Williams' conviction became final on March 14, 2007, when the Alabama Court of Criminal Appeals issued the certificate of judgment. Accordingly, he had until one year from this date to file his habeas petition with this Court. He did not. The period for filing lapsed at that time absent some exception to the general rule.

Under Section 2244(d)(2), the time period during which a properly filed application for State post-conviction relief is pending does not count against the statute of limitations. Williams filed his first post-conviction petition on February 13, 2008. This filing was sufficient to statutorily toll the statute of limitations. However, at this point, 336 days of the 365-day limitations period had run. Only 29 days remained. After the Circuit Court denied Williams' Rule 32 petition, Williams appealed. (Doc. 1 at 4). The Alabama Court of Criminal Appeals affirmed the Circuit Court's dismissal of the petition on September 25, 2009. ( See http://v2.alacourt.com, CC-2005-002696.60). A certificate of judgment was issued on or about October 14, 2009. (Id.).

On October 14, 2009, the limitations period began to run again. The remaining 29 days expired on November 12, 2009. Williams did not file his second Rule 32 petition until March 27, 2013. By this time, the one-year statute of limitations to file a federal habeas petition had expired, and even assuming this was a properly filed petition, there was no running limitations period to toll. See Tinker v. v. Moore, 255 F.3d 1331, 1333 (11th Cir. 2001) (" a state court petition . . . that is filed following the expiration of the federal limitations period 'cannot toll that period because there is no period remaining to be tolled'"), cert. denied, 534 U.S. 1144 (2002). Therefore, when Williams filed this petition on or about September 5, 2014, the limitations period had long expired.

Initially, Williams contended his petition should not be time-barred under § 2244(d) because he is appealing the state court's decision regarding his previously filed Rule 32 petition pursuant to Rule 32.1, Ala. R. Crim. P. (Doc. 1 at 15-16). This argument is without merit. Federal habeas relief is only to address defects in a criminal defendant's conviction and sentence; an alleged defect in a collateral proceeding, such as a Rule 32 proceeding, does not state a basis for habeas relief. Quince v. Crozby, 360 F.3d 1259, 1262 (11th Cir. 2004). In his response to a show cause order, Williams " concedes that his petition should be time-barred under § 2244(d)." (Doc. 3 at 1, ¶ 1).

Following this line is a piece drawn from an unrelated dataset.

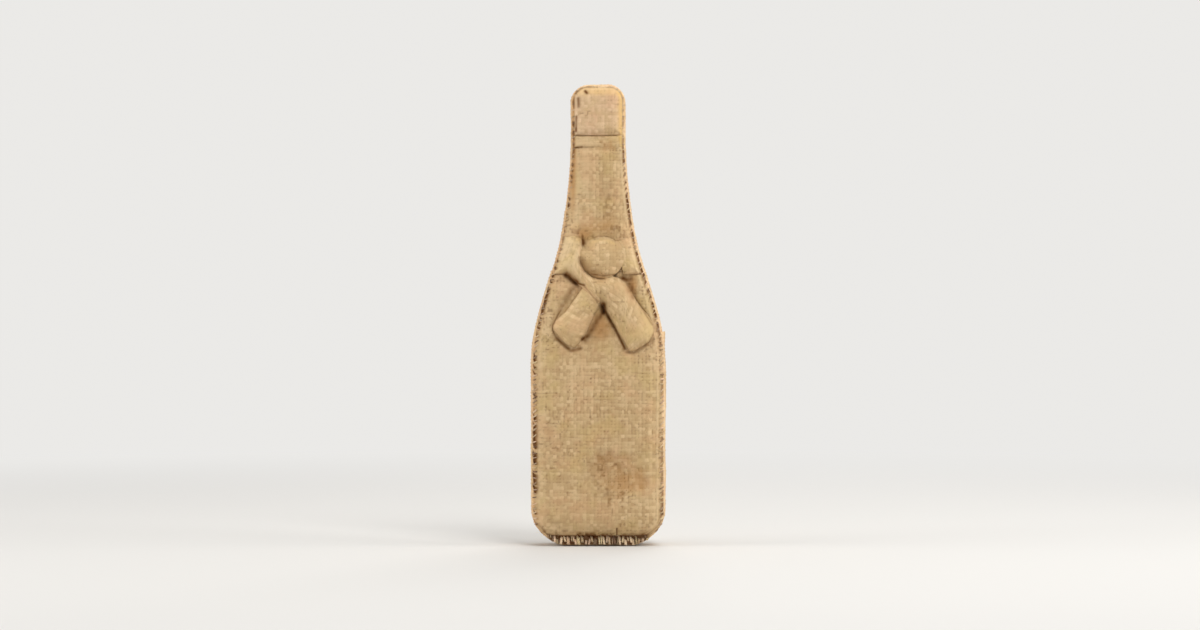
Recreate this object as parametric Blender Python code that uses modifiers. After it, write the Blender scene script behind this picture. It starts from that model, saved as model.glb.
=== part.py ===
"""Padded hessian champagne bottle, life size, standing upright.

Metres, +Z up, +X to the right of someone who faces the bottle, the front towards -Y.
The origin is at the middle of the flat base.
"""

import math

import bmesh
import bpy
import numpy as np
from mathutils import Vector

# Driving sizes of the body
HEIGHT = 0.300
BODY_HALF_WIDTH = 0.044
NECK_HALF_WIDTH = 0.0179
SHOULDER_LENGTH = 0.142
NECK_LENGTH = 0.040
SEAM_HALF_DEPTH = 0.014
PANEL_RISE = 0.004
PANEL_ROLL = 0.014

# The rounded foot and the rounded top, as the silhouette shows them
FOOT_RUN = 0.022
FOOT_RISE = 0.022
FOOT_POWER = 1.7
TOP_RADIUS = 0.012

# The seam lies inside the silhouette by these
SIDE_BULGE = 0.0027
NECK_BULGE = 0.0019
TOP_BULGE = 0.0025
BASE_BULGE = 0.0068
SEAM_FOOT_POWER = 3.0
SEAM_TOP_RADIUS = 0.009

# Cloth, board and the room between pieces
CLOTH = 0.0012
BOARD = 0.003
GAP = 0.0003
EASE = 0.0008
BASE_END_ROOM = 0.0008

# The lapped end of the short gusset, counted down from the top of the bottle
LAP_DROP = 0.1614
LAP_FLARE = 0.0018
LAP_RUN = 0.012

# Capsule and neck band, counted down from the top of the bottle
CAPSULE_LENGTH = 0.034
CAPSULE_RISE = 0.0016
CAPSULE_ROLL = 0.005
BAND_LENGTH = 0.007
BAND_RISE = 0.0006
BAND_ROLL = 0.002

# Seal and ribbons, with the seal's centre counted down from the top of the bottle
SEAL_X = 0.0024
SEAL_DROP = 0.1127
SEAL_RADIUS = 0.0137
SEAL_RISE = 0.0050
SEAL_ROLL = 0.0120
COVER = 0.001
PAD_STEP = 0.006
RIBBON_RISE = 0.0030
RIBBON_ROLL = 0.0090
UNDER_RISE = 0.0025
CREASE = 0.0008
SEAM_MARGIN = 0.0006
BOW_SPAN = 0.035
BOW_DROP = 0.062

# Whip stitches over the seam, and the heavy ones along the base
STITCH_PITCH = 0.0068
STITCH_REACH = 0.0013
STITCH_THICK = 0.0007
BASE_STITCH_PITCH = 0.0035
BASE_STITCH_HALF_RUN = 0.0300
BASE_STITCH_THICK = 0.0013

# Heights that follow from these
SHOULDER_END = HEIGHT - NECK_LENGTH
SHOULDER_START = SHOULDER_END - SHOULDER_LENGTH
LAP_HEIGHT = HEIGHT - LAP_DROP
SEAL_Z = HEIGHT - SEAL_DROP
CAPSULE_BOTTOM = HEIGHT - CAPSULE_LENGTH
BAND_TOP = CAPSULE_BOTTOM - CREASE
BAND_BOTTOM = BAND_TOP - BAND_LENGTH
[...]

While actual innocence can overcome the statute of limitations in the AEDPA, McQuiggin v. Perkins, ___U.S. ___, 133 S.Ct. 1924 (2013), Williams has not asserted he is actually innocent. See Ray v. Mitchem, 272 Fed.Appx. 807, 2008 WL 887379 at *3 (11th Cir. 2008) (stating " [t]o meet the 'threshold showing of innocence' in order to justify 'a review of the merits of the constitutional claims, ' the new evidence must raise 'sufficient doubt about [the petitioner's] guilt to undermine confidence in the result of the trial.' " '[A]ctual innocence" means factual innocence, not mere legal insufficiency.'") (citations omitted), and Williams alleges nothing showing he is entitled to equitable tolling. See Arthur v. Allen, 452 F.3d 1234, 1253 (11th Cir. 2006). Accordingly, Williams' claims are time barred.[2]

III. Recommendation

Based on the foregoing, the undersigned RECOMMENDS the petition for a writ of habeas corpus be DISMISSED WITH PREJUDICE as time-barred.

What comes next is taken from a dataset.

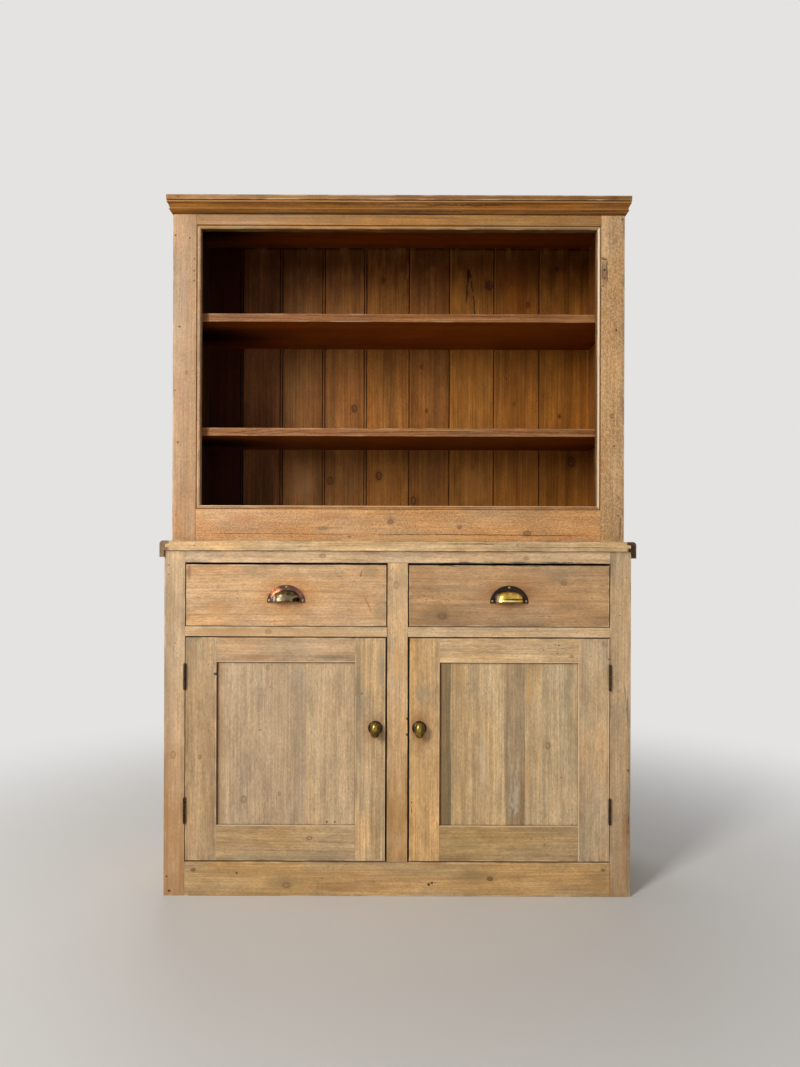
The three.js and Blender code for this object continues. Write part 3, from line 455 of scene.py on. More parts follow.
    spread = [((x_at, low.y, z_at), (wide, halo_depth, tall), stain, strength)
              for x_at, z_at, wide, tall, stain, strength in halos]
    for centre, half, stain, strength in [*spread, *patches]:
        reach = spot(tree, where, centre, half, 0.7)
        shade = mixed(tree, eased(tree, reach, 0.2, 1.1, strength, 0.0), shade, colour(stain))
    for begin, end, half_width, stain, strength in marks:
        drawn = times(tree, stroke(tree, where, begin, end, half_width), strength)
        shade = mixed(tree, drawn, shade, colour(stain))
    rub = min(0.6, wear)
    edge = arris_distance(tree, where, low, high)
    uneven = noise(tree, seeded, (48, 48, 16), detail=4.0)
    soiled = eased(tree, edge, 0.001, 0.016, wear * 0.5, 0.0)
    soiled = times(tree, soiled, eased(tree, uneven, 0.42, 0.66))
    shade = mixed(tree, soiled, shade, dirt_brown)
    rubbed = eased(tree, edge, 0.0012, 0.0044, rub, 0.0)
    rubbed = times(tree, rubbed, eased(tree, uneven, 0.34, 0.54, 1.0, 0.15))
    shade = mixed(tree, rubbed, shade, cream)
    grimy = eased(tree, edge, 0.0003, 0.0015, wear * 1.3, 0.0)
    grimy = times(tree, grimy, eased(tree, uneven, 0.34, 0.6, 0.35, 1.0))
    shade = mixed(tree, grimy, shade, darker(dirt_brown, 0.45))
    for axis, at, reach, stain, strength in shades:
        off = sum_of(tree, "ABSOLUTE", sum_of(tree, "SUBTRACT", place[axis], at))
        cover = eased(tree, off, 0.0, reach, strength, 0.0)
        cover = times(tree, cover, eased(tree, uneven, 0.3, 0.56, 0.6, 1.0))
        if bare:
            cover = times(tree, cover, sum_of(tree, "SUBTRACT", 1.0, behind))
        shade = mixed(tree, cover, shade, colour(stain))
    for stain_low, stain_high, stain, strength in stains:
        x_in, y_in, z_in = box_reach(tree, where, stain_low, stain_high)
        within = sum_of(tree, "MINIMUM", sum_of(tree, "MINIMUM", x_in, y_in), z_in)
        cover = eased(tree, within, 0.0, 0.0015, 0.0, strength)
        shade = mixed(tree, cover, shade, mixed(tree, 1.0, shade, colour(stain), "MULTIPLY"))
    relief_height = sum_of(tree, "MULTIPLY_ADD", line, 0.5, times(tree, fibre, 0.8))
    sunk = []
    for x_at, z_at, radius in holes:
        reach = spot(tree, where, (x_at, low.y, z_at), (radius, radius * 3, radius), 0.5)
        sunk.append(eased(tree, reach, 0.55, 1.05, 1.0, 0.0))
    for begin, end, half_width in cracks:
        sunk.append(stroke(tree, where, begin, end, half_width))
    if sunk:
        sunk = strongest(tree, *sunk)
        shade = mixed(tree, times(tree, sunk, 0.88), shade, colour(hole_black_and_gap_shade))
        relief_height = sum_of(tree, "MULTIPLY_ADD", sunk, -4.0, relief_height)
    gloss = sum_of(tree, "MULTIPLY_ADD", patch, 0.16, rough - 0.18)
    gloss = sum_of(tree, "MULTIPLY_ADD", fibre, 0.2, gloss)
    dents = noise(tree, seeded, (38, 38, 16), detail=3.0)
    dents = sum_of(tree, "MULTIPLY_ADD", dents, 2.2, sum_of(tree, "MULTIPLY_ADD", grains, 0.9, relief_height))
    bumps = put(tree, "Bump", {"Strength": 0.6, "Distance": 0.0004 * relief, "Height": dents})
    wood = {"Base Color": shade, "Roughness": gloss, "Normal": bumps.outputs[0], "Specular IOR Level": gleam}
    surface(tree, put(tree, "BsdfPrincipled", wood).outputs[0])
    return material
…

IV. Notice of Right to Object

Any party who objects to this report and recommendation must, within fourteen (14) days of the date on which it is entered, file specific written objections with the clerk of this court. Any objections to the failure of the magistrate judge to address any contention raised in the petition also must be included. Failure to do so will bar any later challenge or review of the factual findings or legal conclusions of the magistrate judge. See 28 U.S.C. § 636(b)(1)(C); Thomas v. Arn, 474 U.S. 140, 106 S.Ct. 466, 88 L.Ed.2d 435 (1985), reh'g denied, 474 U.S. 1111, 106 S.Ct. 899, 88 L.Ed.2d 933 (1986); Nettles v. Wainwright, 677 F.2d 404 (5th Cir. 1982) ( en banc ). In order to challenge the findings of the magistrate judge, a party must file with the clerk of the court written objections which shall specifically identify the portions of the proposed findings and recommendation to which objection is made and the specific basis for objection. A copy of the objections must be served upon all other parties to the action.

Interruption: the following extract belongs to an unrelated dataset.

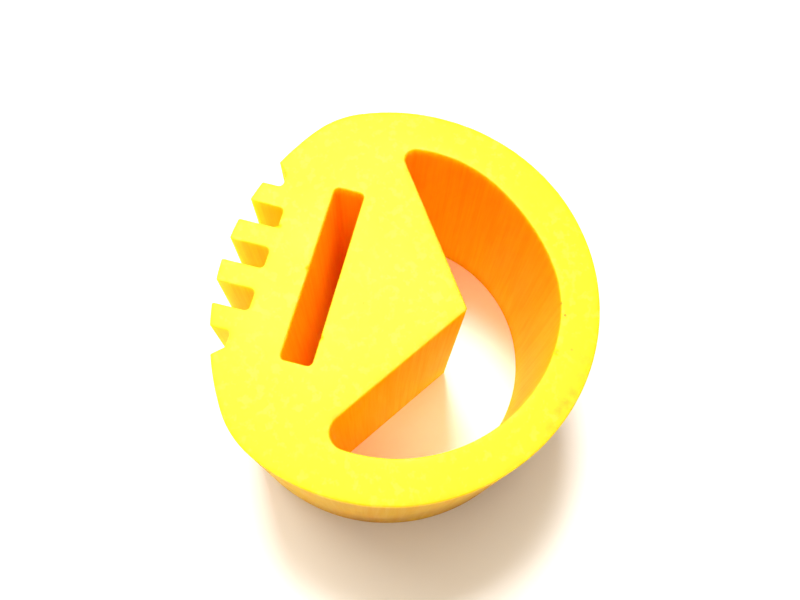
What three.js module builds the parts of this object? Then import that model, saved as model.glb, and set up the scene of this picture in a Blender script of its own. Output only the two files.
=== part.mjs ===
// A thick, round block of yellow cast polyurethane, cut straight through from face to face.
// One side carries a comb of square notches. Beside the comb is a narrow slot, and the rest
// is a ring round a D-shaped opening, with a blunt wedge nose pointing into the opening.
// Millimetres, +Z up. The origin is on the axis of the round, at the base face. The nose
// points along +X and the comb faces -X.
import * as THREE from "three";

// Round body
const bodyRadius = 50;
const thickness = 60;

// Comb side: a flatter arc that falls short of the round body
const combSideRadius = 66.5;
const combSideDrop = 8.4; // how far the comb side lies inside the round, on the X axis

// Comb
const toothCount = 4;
const toothWidth = 5.7;
const notchWidth = 5.5;
const notchDepth = 10.4; // from the middle of the comb side
const notchCornerRadius = 1.2;
const endNotchDepth = 8.1; // the notch past each end tooth is shallower
const endNotchFloor = 3.9; // length of its flat floor
const endNotchFlare = THREE.MathUtils.degToRad(42); // lean of its outer flank from the X axis

// Slot
const slotLand = 10.55; // material between the notch floors and the slot
const slotWidth = 7.65;
const slotLength = 46.2;
const slotCornerRadius = 1.2;

// Opening and nose
const ringWall = 9.3; // at the thinnest place, in front of the nose
const openingShift = 1.3; // of the opening's round wall, towards +X from the body's axis
const noseLength = 31.6; // from the slot to the tip
const noseHalfAngle = THREE.MathUtils.degToRad(55.3);
const noseTipRadius = 0.5;
const leftCornerRadius = 2.9; // where the nose's +Y flank meets the round wall
const rightCornerRadius = 4.0; // where its -Y flank does

// Fineness of the round stretches: how far a chord may lie inside its arc
const chordSag = 0.03;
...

Upon receipt of objections meeting the specificity requirement set out above, a United States District Judge shall make a de novo determination of those portions of the report, proposed findings, or recommendation to which objection is made and may accept, reject, or modify in whole or in part, the findings or recommendations made by the magistrate judge. The district judge, however, need conduct a hearing only in his discretion or if required by law, and may consider the record developed before the magistrate judge, making his own determination on the basis of that record. The district judge may also receive further evidence, recall witnesses or recommit the matter to the magistrate judge with instructions.

Objections not meeting the specificity requirement set out above will not be considered by a district judge.

A party may not appeal a magistrate judge=s recommendation directly to the United States Court of Appeals for the Eleventh Circuit. Appeals may be made only from a final judgment entered by or at the direction of a district judge.